Lecture Topic: Metabolomics and Precision Medicine
Date: April 18, 2024 (Thursday) 9:00-10:30
Location: Multipurpose Hall, Wang Changlai Building, Health Science Center
Speaker: Jia Wei
Personal Profile: Jia Wei is a tenured professor in the Department of Pharmacology and Pharmacy at the University of Hong Kong. In 2023, he was elected as a fellow of the Physiology and Neuroscience Division of the European Academy of Sciences (Academia Europaea). In recent years, he has been consecutively listed as a "Highly Cited Chinese Researcher" by Elsevier and in the "World's Top 2% Scientists" list by Stanford University.
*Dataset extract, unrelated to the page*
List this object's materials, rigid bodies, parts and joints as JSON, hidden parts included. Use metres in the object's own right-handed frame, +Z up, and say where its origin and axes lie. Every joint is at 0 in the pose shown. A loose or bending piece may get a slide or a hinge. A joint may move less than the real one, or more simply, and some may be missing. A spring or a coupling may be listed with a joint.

Professor Jia has been engaged in metabolomics and translational medicine research for over twenty years, focusing on cancer and metabolic diseases (including obesity, diabetes, fatty liver disease, etc.), with a specific emphasis on the metabolic mechanisms of gut microbiota and the development of therapeutic drugs for metabolic diseases. Since 2003, Professor Jia has established an internationally leading mass spectrometry-based medical metabolomics technology analysis platform, undertaking multiple studies including NIH-funded research on gut microbiota and liver diseases. He previously served as the chief scientist for the Ministry of Science and Technology's major scientific research project 973 (Protein Major Scientific Program Project in 2007 - Protein Function and Metabolomics Research in Metabolic Diseases). His research findings have been published in academic journals such as Science, Science Translational Medicine, Cancer Cell, Cell Metabolism, Blood, PNAS, Nature Review Drug Discovery, with over 400 scientific papers published in international academic journals to date, along with 6 monographs, over 30 patent applications, and a total citation rate exceeding 39,300 times (H index = 95, Google Scholar database). In 2013, his research on the interaction between melamine in infant formula and children's gut bacteria causing kidney toxicity was selected as one of the top ten global technological breakthroughs by Science magazine.